## SUPPLIED RECORDS
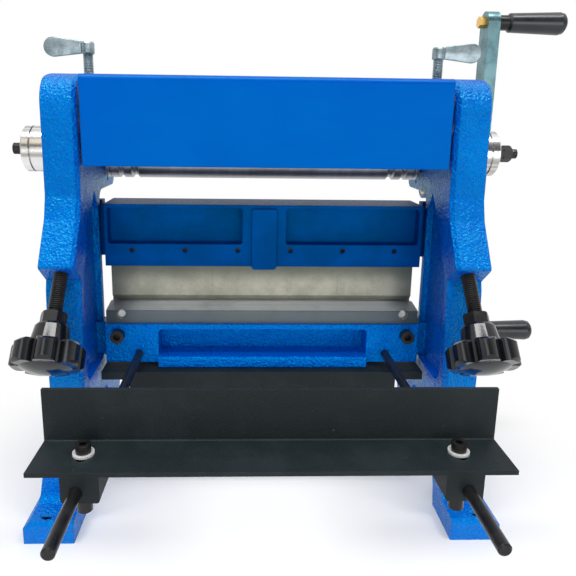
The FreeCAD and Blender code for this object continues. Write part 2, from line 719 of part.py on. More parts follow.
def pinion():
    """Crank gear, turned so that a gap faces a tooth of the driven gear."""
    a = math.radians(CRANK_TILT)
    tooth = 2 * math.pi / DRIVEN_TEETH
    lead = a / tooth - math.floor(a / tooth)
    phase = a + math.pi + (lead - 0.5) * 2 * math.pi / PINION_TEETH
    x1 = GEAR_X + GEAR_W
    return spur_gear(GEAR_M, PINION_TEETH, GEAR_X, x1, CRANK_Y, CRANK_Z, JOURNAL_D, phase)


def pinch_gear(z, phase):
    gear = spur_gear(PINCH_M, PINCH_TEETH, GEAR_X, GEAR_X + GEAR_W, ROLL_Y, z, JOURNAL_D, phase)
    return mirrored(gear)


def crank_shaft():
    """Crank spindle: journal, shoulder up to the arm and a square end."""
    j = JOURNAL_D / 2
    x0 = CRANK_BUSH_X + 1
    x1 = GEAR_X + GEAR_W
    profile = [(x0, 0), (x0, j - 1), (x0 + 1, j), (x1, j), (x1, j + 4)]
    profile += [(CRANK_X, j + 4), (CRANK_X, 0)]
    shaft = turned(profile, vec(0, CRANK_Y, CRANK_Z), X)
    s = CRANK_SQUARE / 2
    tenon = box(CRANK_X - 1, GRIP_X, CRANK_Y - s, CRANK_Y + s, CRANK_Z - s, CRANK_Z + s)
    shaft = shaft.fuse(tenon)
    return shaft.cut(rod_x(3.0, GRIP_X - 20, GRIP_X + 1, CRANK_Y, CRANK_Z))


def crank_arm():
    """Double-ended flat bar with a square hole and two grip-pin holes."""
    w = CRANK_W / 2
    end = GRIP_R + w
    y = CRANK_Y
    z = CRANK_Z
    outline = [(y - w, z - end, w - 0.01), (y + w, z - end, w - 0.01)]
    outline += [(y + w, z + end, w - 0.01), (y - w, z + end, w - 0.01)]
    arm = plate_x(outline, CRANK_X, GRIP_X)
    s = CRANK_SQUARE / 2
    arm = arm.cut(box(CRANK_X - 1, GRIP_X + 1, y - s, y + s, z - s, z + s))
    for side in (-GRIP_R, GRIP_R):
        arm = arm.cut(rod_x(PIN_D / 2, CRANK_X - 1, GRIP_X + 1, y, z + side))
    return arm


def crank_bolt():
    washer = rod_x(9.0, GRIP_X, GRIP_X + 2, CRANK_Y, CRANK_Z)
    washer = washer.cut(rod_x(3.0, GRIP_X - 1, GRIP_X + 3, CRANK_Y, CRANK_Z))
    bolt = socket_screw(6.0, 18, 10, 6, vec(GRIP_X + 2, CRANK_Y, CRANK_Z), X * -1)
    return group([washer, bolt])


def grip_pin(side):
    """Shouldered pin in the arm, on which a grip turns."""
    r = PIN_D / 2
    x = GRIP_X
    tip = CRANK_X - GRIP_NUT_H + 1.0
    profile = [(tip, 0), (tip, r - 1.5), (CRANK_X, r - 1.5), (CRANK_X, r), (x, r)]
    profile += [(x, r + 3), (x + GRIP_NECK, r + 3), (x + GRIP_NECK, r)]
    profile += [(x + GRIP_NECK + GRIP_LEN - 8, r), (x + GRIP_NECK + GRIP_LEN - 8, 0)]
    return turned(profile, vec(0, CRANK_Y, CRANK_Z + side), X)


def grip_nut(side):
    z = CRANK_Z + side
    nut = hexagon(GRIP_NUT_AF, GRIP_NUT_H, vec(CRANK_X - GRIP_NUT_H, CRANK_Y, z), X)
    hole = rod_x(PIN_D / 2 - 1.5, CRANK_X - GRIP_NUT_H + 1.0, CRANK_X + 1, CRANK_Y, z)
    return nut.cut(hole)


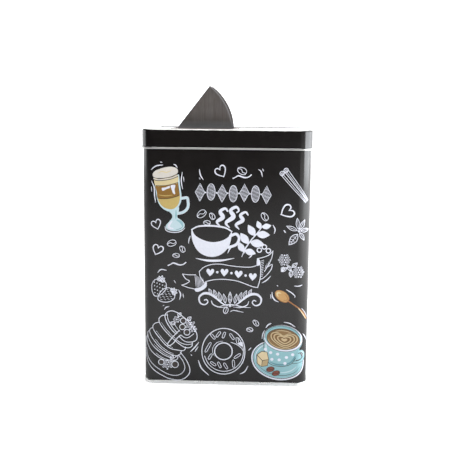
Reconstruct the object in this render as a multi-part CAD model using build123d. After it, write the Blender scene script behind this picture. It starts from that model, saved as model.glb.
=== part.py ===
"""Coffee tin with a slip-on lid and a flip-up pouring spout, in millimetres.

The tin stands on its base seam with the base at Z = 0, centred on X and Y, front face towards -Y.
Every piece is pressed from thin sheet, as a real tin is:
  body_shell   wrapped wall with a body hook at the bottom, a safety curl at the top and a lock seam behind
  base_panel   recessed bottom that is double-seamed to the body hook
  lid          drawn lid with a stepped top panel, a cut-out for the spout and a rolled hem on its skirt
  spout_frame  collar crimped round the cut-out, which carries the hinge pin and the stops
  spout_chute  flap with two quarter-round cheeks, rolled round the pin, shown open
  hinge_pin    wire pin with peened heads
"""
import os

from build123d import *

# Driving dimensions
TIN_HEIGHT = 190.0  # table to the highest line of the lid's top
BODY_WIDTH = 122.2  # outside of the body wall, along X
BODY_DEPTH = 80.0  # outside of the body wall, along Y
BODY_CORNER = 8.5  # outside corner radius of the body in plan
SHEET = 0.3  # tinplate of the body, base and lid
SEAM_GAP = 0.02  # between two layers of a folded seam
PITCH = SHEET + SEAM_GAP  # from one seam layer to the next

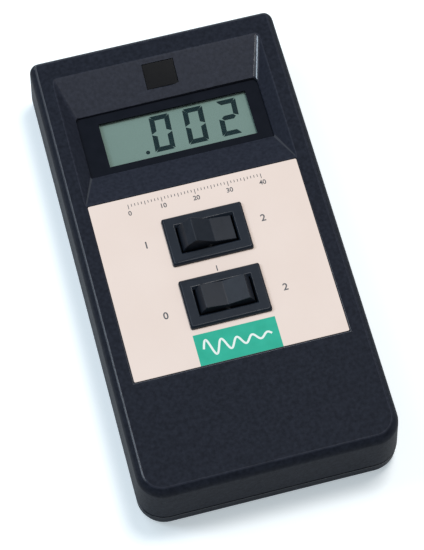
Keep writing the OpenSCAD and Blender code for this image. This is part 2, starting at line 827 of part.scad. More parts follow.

## EXERCISE DETAILS
From the entries above, copy every line containing the word "code".

## RESULT OF THE TASK
The FreeCAD and Blender code for this object continues. Write part 2, from line 719 of part.py on. More parts follow.
Keep writing the OpenSCAD and Blender code for this image. This is part 2, starting at line 827 of part.scad. More parts follow.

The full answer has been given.